On number 3, a csv use-case is simpler because I won't have nested values. I might however have nulls. Your explanation addresses most of my question. so for nulls I might be able to:

let all_fields: Vec<Type> = some_data;

let unique_vals: Vec<Type> = some_data.distinct();

let positions: Vec<usize> = fn_field_positions(&all_fields, &unique_vals);

typed_writer.write_batch(&all_fields, None, Some(positions)) // here I'm trying to write unique vals and their positions. This might obviously be incorrect
sadikovi commented 5 years ago

Note that you provide non-null values and the list of definition levels. Also it looks like people struggle to write values. I will start working on high level write API, so you will be able to easily map values from CSV or JSON. On Sat, 3 Nov 2018 at 1:30 PM, Neville Dipale notifications@github.com wrote:

Thanks @sadikovi https://github.com/sadikovi, for number 4, I forgot that when modifying a parquet, you indeed rewrite a new file.

On number 3, a csv use-case is simpler because I won't have nested values. I might however have nulls. Your explanation addresses most of my question. so for nulls I might be able to:

`rust let all_fields: Vec = some_data;

let unique_vals: Vec = some_data.distinct();

let positions: Vec = fn_field_positions(&all_fields, &unique_vals);

typed_writer.write_batch(&all_fields, None, Some(positions)) // here I'm trying to write unique vals and their positions. This might obviously be incorrect

— You are receiving this because you were mentioned. Reply to this email directly, view it on GitHub https://github.com/sunchao/parquet-rs/issues/183#issuecomment-435584196, or mute the thread https://github.com/notifications/unsubscribe-auth/AHbY3pKeIGt7KPZp6vgch5wVh7RYKem4ks5urYxUgaJpZM4YMq0U .

nevi-me commented 5 years ago

I've made some progress with generating a schema from inspecting a sample of csv values. An easier write API would be great, as right now I don't know how to deal with nulls.

To deal with nulls, would a function/interface that takes Option<Type> work?

sadikovi commented 5 years ago

Okay, I will start planning work for high level API, plus, fixing bunch of other tickets from the backlog.

Yes, that would work, but we already have a high level Row API, user would just have to map data to that and we will write a proper file and would handle nulls, arrays, maps, etc.

Cheers! On Sat, 3 Nov 2018 at 5:13 PM, Neville Dipale notifications@github.com wrote:

I've made some progress with generating a schema from inspecting a sample of csv values.

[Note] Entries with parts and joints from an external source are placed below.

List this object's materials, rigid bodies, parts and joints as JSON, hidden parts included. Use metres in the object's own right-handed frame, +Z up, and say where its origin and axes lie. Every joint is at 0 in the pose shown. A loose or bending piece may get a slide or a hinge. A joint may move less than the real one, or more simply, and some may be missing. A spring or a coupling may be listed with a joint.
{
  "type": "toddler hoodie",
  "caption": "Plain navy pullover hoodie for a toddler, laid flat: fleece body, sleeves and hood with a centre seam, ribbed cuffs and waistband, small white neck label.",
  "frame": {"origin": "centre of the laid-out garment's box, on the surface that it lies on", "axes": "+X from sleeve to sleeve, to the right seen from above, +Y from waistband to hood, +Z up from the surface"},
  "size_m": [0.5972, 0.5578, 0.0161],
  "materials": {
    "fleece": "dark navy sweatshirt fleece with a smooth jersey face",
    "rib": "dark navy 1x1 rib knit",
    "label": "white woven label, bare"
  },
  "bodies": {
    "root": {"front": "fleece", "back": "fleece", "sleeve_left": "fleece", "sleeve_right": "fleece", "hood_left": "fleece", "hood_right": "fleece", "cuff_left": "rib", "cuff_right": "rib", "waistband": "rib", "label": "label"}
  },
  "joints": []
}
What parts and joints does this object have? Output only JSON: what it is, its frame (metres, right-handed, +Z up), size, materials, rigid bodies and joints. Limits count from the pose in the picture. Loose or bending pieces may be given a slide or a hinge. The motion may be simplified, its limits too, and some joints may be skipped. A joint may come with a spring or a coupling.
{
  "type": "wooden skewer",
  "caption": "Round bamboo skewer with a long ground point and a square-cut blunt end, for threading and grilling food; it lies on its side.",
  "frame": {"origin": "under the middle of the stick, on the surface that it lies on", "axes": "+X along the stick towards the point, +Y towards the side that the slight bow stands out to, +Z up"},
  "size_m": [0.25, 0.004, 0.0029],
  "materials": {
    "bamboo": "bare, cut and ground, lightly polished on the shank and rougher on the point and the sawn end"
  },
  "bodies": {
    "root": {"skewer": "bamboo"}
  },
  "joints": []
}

An easier write API would be great, as right now I don't know how to deal with nulls.

To deal with nulls, would a function/interface that takes Option work?

— You are receiving this because you were mentioned. Reply to this email directly, view it on GitHub https://github.com/sunchao/parquet-rs/issues/183#issuecomment-435599876, or mute the thread https://github.com/notifications/unsubscribe-auth/AHbY3mLYp6nYqqKiULuRSC-5RO7_5xbVks5urcCqgaJpZM4YMq0U .

xrl commented 5 years ago

Great question! I had a similar problem and this is what I came up with:

let mut column_writer = row_group.next_column().unwrap().unwrap();
write_vec_of_option_borrowed_string_single_pass(&quoted_wares, |qw| qw.as_ref().map(|x| Some(&x.name[..])).unwrap_or(None), &mut column_writer).unwrap();
row_group.close_column(column_writer).unwrap();

and the awkwardly named write_vec_of_option_borrowed_string_single_pass:

fn write_vec_of_option_borrowed_string_single_pass<T,F>(values: &[T], accessor: F, column_writer: &mut ColumnWriter) -> Result<(),()>
    where F: Fn(&T) -> Option<&str> {

    let mut col = Vec::with_capacity(values.len());
    // I think this is what you care about
    let mut def_levels = Vec::with_capacity(values.len());

    for value in values {
        let opt = accessor(&value);
        if let Some(ref inner) = opt {
            col.push(inner.as_bytes().to_owned().into());
            // there is a value present so put a 1 in the definition level (acts like a bitmask)
            def_levels.push(1);
        } else {
            // there is no value so put a 0 for the definition level
            def_levels.push(0);
        }
    }

    if let ColumnWriter::ByteArrayColumnWriter(ref mut typed) = column_writer {
        typed.write_batch(&col[..], Some(&def_levels[..]), None).unwrap();
    } else {
        return Err(())
    }

    Ok(())
}

it gets even more complicated if you schema is nested so thankfully I've avoided that! I wouldn't know where to start with building out that code. You'll also see that my code isn't as generic as it could be, that's mostly just related to the lack of generality for writing strings (they have to be owned bytes).

xrl commented 5 years ago

@sadikovi I do agree that a high level write API is required. I've been hammering out my diesel-to-parquet code and I've been writing many different flavors of Vec<Option> writers and stumbling over keeping the column writers lined up with the schema. I have some observations that are probably best put in an issue. I'll wait for you to post your design and I will definitely chime in!

nevi-me commented 5 years ago

@xrl, I haven't gotten there. with nulls. Here's my code to read a csv with strings and integers https://gist.github.com/nevi-me/443025fe11038e2709083db2e24a5e64

I can do trial & error for other field types. Not the most effecient, but it's a start.